**SOURCE MATERIAL**
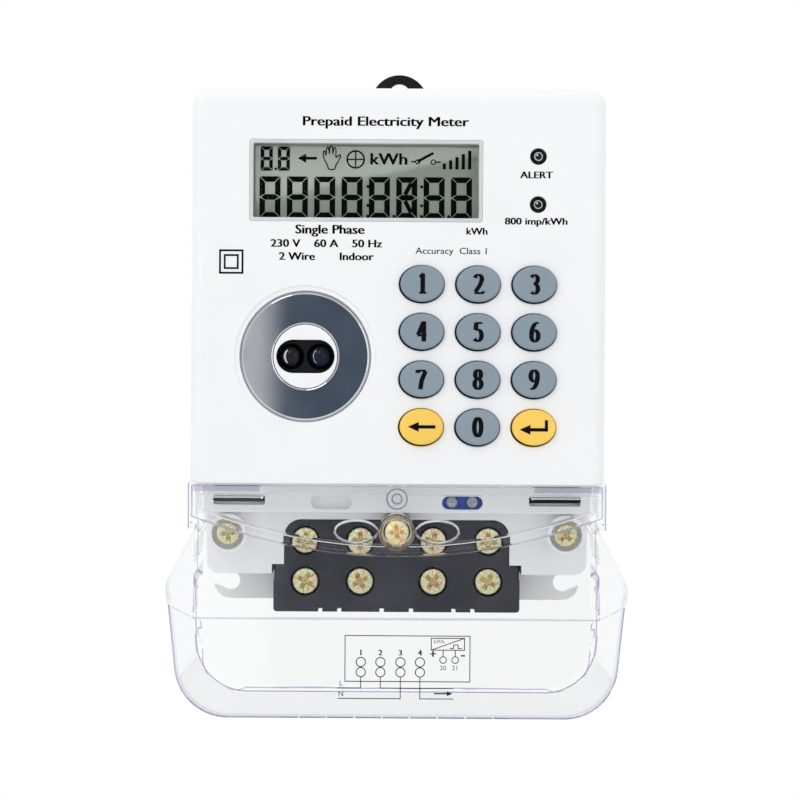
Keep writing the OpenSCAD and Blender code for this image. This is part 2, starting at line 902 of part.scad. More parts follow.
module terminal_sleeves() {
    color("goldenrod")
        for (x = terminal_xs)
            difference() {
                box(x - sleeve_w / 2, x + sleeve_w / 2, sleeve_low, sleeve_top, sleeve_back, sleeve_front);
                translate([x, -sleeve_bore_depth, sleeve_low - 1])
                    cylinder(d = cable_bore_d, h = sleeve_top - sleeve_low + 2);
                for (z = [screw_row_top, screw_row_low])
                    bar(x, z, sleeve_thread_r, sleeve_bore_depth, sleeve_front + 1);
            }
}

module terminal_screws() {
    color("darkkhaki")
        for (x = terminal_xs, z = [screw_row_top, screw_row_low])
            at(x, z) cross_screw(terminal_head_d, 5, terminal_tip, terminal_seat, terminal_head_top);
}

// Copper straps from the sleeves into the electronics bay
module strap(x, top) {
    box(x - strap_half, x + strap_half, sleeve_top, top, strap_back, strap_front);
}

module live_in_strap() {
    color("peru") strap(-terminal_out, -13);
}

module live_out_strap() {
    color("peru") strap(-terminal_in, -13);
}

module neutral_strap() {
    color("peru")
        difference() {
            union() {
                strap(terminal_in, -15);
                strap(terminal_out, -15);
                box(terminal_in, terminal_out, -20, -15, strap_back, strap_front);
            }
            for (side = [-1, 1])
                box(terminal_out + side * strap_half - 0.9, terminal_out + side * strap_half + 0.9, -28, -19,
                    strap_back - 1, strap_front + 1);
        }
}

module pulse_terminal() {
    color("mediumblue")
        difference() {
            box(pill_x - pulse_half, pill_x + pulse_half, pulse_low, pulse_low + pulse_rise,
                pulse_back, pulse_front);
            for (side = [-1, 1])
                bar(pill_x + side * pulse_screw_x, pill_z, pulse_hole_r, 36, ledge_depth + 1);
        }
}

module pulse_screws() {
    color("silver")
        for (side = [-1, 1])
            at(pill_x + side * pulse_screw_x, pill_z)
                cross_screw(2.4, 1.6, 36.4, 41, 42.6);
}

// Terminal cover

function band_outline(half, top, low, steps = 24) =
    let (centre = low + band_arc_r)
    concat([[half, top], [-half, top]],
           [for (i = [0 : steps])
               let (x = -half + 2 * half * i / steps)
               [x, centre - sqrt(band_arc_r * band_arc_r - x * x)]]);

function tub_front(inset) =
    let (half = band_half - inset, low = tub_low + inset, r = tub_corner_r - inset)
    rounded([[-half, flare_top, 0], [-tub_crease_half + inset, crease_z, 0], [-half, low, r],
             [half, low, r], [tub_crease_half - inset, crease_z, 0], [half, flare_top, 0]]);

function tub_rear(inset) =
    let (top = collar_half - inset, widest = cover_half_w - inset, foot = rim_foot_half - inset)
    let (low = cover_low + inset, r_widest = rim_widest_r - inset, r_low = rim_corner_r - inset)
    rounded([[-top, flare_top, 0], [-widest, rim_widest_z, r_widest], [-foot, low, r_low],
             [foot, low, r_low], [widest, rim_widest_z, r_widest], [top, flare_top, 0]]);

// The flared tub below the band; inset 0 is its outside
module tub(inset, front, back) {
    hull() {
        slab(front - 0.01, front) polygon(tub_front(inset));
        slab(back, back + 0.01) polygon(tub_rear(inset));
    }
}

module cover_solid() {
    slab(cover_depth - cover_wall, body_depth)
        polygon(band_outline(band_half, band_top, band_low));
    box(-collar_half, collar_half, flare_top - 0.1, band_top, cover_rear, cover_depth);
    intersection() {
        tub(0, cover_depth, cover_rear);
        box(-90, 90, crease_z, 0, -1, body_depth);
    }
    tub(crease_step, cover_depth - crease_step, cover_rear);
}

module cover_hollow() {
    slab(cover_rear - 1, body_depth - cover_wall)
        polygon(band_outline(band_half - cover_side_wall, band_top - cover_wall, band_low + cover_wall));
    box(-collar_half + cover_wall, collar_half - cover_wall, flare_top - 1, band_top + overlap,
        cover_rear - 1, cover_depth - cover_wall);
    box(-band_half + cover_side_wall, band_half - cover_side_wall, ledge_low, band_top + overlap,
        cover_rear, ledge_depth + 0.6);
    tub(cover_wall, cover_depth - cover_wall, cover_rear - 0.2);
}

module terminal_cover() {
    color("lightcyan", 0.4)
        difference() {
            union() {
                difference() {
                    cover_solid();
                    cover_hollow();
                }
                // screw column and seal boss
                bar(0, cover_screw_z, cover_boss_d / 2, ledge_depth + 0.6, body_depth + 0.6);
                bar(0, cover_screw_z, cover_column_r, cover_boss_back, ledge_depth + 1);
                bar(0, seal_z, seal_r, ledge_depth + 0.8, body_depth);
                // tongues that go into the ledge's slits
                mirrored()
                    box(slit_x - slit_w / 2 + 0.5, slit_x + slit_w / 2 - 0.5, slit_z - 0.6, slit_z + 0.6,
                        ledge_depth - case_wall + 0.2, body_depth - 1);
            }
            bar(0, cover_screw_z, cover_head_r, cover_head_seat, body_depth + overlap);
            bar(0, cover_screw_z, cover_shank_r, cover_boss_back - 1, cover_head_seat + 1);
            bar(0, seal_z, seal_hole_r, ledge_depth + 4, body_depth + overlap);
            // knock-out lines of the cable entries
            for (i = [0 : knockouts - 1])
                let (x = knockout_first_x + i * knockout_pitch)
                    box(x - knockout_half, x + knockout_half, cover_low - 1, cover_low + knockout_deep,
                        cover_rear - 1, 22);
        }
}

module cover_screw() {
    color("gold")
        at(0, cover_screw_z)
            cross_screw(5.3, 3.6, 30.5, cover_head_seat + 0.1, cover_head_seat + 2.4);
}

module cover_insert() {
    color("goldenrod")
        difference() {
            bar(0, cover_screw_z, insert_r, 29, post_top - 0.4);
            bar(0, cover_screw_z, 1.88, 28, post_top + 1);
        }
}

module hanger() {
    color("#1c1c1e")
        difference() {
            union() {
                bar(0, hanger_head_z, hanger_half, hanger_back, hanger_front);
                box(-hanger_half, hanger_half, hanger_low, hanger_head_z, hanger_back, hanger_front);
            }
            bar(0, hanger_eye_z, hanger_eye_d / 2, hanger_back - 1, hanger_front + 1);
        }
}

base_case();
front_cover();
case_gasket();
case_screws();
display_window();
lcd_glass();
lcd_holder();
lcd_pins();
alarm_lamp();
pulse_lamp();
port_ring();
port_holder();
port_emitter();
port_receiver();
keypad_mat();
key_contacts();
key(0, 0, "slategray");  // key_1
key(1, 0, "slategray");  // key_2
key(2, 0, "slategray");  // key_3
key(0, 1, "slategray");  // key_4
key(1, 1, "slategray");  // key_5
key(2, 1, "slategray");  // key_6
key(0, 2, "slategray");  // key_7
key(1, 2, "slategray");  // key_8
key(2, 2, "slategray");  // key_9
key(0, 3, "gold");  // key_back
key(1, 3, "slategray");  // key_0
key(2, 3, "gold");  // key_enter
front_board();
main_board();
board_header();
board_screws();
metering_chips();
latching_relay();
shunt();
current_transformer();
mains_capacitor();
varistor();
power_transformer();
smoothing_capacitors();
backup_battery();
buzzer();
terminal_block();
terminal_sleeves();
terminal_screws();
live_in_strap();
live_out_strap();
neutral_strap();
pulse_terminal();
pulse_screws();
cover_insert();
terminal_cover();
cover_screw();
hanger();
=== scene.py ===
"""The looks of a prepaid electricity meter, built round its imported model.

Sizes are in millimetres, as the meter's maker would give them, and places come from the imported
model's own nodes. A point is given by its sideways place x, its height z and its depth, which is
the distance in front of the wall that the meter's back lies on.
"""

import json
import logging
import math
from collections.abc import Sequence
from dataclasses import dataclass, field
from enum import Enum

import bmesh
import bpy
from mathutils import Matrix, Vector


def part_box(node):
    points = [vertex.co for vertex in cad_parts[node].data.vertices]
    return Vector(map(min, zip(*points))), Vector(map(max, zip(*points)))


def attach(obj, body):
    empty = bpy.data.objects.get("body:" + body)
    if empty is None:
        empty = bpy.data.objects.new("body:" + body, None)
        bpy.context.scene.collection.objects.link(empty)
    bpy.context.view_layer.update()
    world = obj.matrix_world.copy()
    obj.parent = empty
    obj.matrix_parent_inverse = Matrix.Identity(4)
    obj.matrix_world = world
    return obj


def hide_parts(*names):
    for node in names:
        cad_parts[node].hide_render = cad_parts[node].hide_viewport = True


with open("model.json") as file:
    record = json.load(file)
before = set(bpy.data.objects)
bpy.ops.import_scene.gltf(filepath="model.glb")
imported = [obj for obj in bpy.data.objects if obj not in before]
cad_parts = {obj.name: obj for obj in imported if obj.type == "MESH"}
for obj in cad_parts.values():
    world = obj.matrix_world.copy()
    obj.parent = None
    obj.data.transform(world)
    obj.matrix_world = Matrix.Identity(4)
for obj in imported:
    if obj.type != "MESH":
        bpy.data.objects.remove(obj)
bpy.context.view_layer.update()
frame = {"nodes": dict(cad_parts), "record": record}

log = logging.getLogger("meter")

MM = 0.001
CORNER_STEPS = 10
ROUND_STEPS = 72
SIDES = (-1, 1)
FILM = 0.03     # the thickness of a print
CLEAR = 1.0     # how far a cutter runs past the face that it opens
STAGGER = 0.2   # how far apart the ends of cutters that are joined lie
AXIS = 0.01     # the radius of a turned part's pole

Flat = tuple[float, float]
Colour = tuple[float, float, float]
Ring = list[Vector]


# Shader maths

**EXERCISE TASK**
Output nothing except the lines from the line with "base_case();" through the line with "obj.parent = empty", copied exactly, end lines included.

**ANSWER BELOW**
base_case();
front_cover();
case_gasket();
case_screws();
display_window();
lcd_glass();
lcd_holder();
lcd_pins();
alarm_lamp();
pulse_lamp();
port_ring();
port_holder();
port_emitter();
port_receiver();
keypad_mat();
key_contacts();
key(0, 0, "slategray");  // key_1
key(1, 0, "slategray");  // key_2
key(2, 0, "slategray");  // key_3
key(0, 1, "slategray");  // key_4
key(1, 1, "slategray");  // key_5
key(2, 1, "slategray");  // key_6
key(0, 2, "slategray");  // key_7
key(1, 2, "slategray");  // key_8
key(2, 2, "slategray");  // key_9
key(0, 3, "gold");  // key_back
key(1, 3, "slategray");  // key_0
key(2, 3, "gold");  // key_enter
front_board();
main_board();
board_header();
board_screws();
metering_chips();
latching_relay();
shunt();
current_transformer();
mains_capacitor();
varistor();
power_transformer();
smoothing_capacitors();
backup_battery();
buzzer();
terminal_block();
terminal_sleeves();
terminal_screws();
live_in_strap();
live_out_strap();
neutral_strap();
pulse_terminal();
pulse_screws();
cover_insert();
terminal_cover();
cover_screw();
hanger();
=== scene.py ===
"""The looks of a prepaid electricity meter, built round its imported model.

Sizes are in millimetres, as the meter's maker would give them, and places come from the imported
model's own nodes. A point is given by its sideways place x, its height z and its depth, which is
the distance in front of the wall that the meter's back lies on.
"""

import json
import logging
import math
from collections.abc import Sequence
from dataclasses import dataclass, field
from enum import Enum

import bmesh
import bpy
from mathutils import Matrix, Vector


def part_box(node):
    points = [vertex.co for vertex in cad_parts[node].data.vertices]
    return Vector(map(min, zip(*points))), Vector(map(max, zip(*points)))


def attach(obj, body):
    empty = bpy.data.objects.get("body:" + body)
    if empty is None:
        empty = bpy.data.objects.new("body:" + body, None)
        bpy.context.scene.collection.objects.link(empty)
    bpy.context.view_layer.update()
    world = obj.matrix_world.copy()
    obj.parent = empty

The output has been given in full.